#### Data provided:
******************************
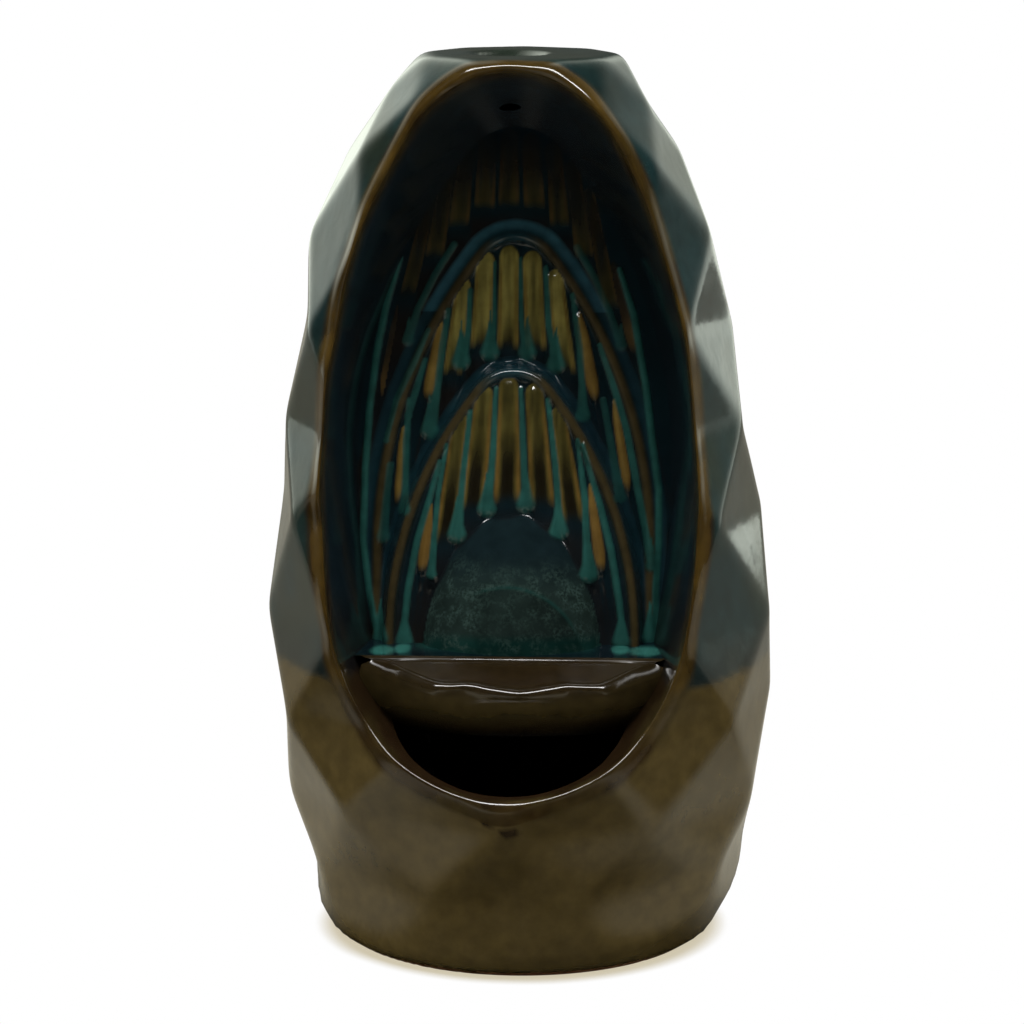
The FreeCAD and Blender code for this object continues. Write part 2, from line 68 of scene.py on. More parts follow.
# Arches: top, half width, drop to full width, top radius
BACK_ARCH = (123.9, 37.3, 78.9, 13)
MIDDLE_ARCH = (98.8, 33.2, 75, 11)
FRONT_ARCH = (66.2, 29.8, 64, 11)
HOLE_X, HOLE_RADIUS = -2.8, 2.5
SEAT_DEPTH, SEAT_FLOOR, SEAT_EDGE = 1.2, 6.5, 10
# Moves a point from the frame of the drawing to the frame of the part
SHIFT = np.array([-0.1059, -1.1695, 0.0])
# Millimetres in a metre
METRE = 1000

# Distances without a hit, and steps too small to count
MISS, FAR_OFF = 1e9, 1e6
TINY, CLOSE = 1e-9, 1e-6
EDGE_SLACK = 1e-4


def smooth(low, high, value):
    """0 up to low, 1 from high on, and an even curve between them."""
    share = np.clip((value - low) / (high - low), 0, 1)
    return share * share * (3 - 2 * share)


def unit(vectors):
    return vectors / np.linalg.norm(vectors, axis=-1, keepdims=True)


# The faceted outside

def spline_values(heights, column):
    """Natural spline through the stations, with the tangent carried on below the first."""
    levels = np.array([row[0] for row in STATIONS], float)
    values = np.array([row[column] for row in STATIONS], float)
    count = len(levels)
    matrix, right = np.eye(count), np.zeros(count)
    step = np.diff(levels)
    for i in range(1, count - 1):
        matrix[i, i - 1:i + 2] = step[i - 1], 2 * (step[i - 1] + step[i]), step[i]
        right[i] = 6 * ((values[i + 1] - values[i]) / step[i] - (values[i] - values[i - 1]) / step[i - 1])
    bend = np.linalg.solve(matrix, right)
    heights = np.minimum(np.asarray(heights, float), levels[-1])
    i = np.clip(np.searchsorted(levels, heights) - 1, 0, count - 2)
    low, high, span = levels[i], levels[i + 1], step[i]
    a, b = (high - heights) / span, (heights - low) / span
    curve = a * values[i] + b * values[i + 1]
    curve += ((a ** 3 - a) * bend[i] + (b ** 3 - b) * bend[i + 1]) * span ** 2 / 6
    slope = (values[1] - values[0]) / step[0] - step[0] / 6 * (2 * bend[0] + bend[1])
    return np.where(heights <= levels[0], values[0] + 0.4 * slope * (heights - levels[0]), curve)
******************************
Write out the whole listing again, exactly as it stands.

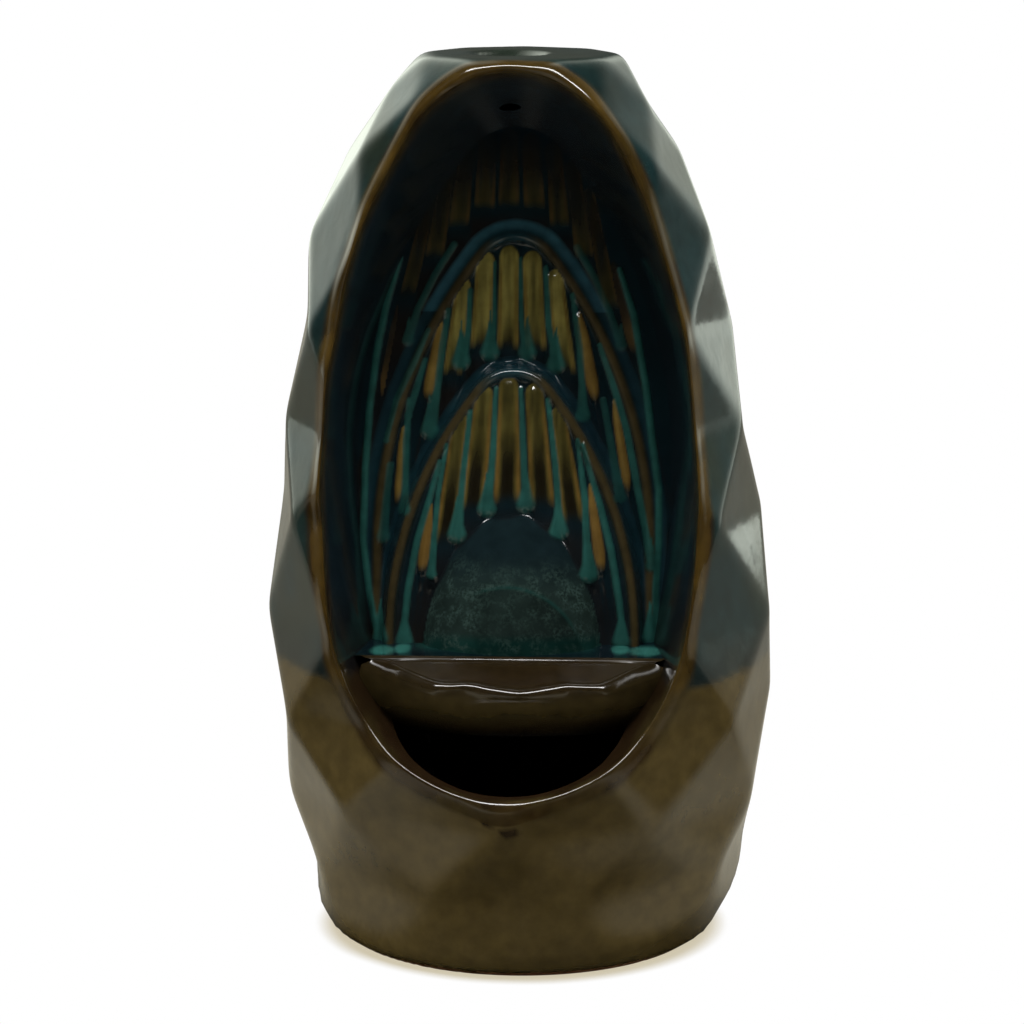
The FreeCAD and Blender code for this object continues. Write part 2, from line 68 of scene.py on. More parts follow.
# Arches: top, half width, drop to full width, top radius
BACK_ARCH = (123.9, 37.3, 78.9, 13)
MIDDLE_ARCH = (98.8, 33.2, 75, 11)
FRONT_ARCH = (66.2, 29.8, 64, 11)
HOLE_X, HOLE_RADIUS = -2.8, 2.5
SEAT_DEPTH, SEAT_FLOOR, SEAT_EDGE = 1.2, 6.5, 10
# Moves a point from the frame of the drawing to the frame of the part
SHIFT = np.array([-0.1059, -1.1695, 0.0])
# Millimetres in a metre
METRE = 1000

# Distances without a hit, and steps too small to count
MISS, FAR_OFF = 1e9, 1e6
TINY, CLOSE = 1e-9, 1e-6
EDGE_SLACK = 1e-4


def smooth(low, high, value):
    """0 up to low, 1 from high on, and an even curve between them."""
    share = np.clip((value - low) / (high - low), 0, 1)
    return share * share * (3 - 2 * share)


def unit(vectors):
    return vectors / np.linalg.norm(vectors, axis=-1, keepdims=True)


# The faceted outside

def spline_values(heights, column):
    """Natural spline through the stations, with the tangent carried on below the first."""
    levels = np.array([row[0] for row in STATIONS], float)
    values = np.array([row[column] for row in STATIONS], float)
    count = len(levels)
    matrix, right = np.eye(count), np.zeros(count)
    step = np.diff(levels)
    for i in range(1, count - 1):
        matrix[i, i - 1:i + 2] = step[i - 1], 2 * (step[i - 1] + step[i]), step[i]
        right[i] = 6 * ((values[i + 1] - values[i]) / step[i] - (values[i] - values[i - 1]) / step[i - 1])
    bend = np.linalg.solve(matrix, right)
    heights = np.minimum(np.asarray(heights, float), levels[-1])
    i = np.clip(np.searchsorted(levels, heights) - 1, 0, count - 2)
    low, high, span = levels[i], levels[i + 1], step[i]
    a, b = (high - heights) / span, (heights - low) / span
    curve = a * values[i] + b * values[i + 1]
    curve += ((a ** 3 - a) * bend[i] + (b ** 3 - b) * bend[i + 1]) * span ** 2 / 6
    slope = (values[1] - values[0]) / step[0] - step[0] / 6 * (2 * bend[0] + bend[1])
    return np.where(heights <= levels[0], values[0] + 0.4 * slope * (heights - levels[0]), curve)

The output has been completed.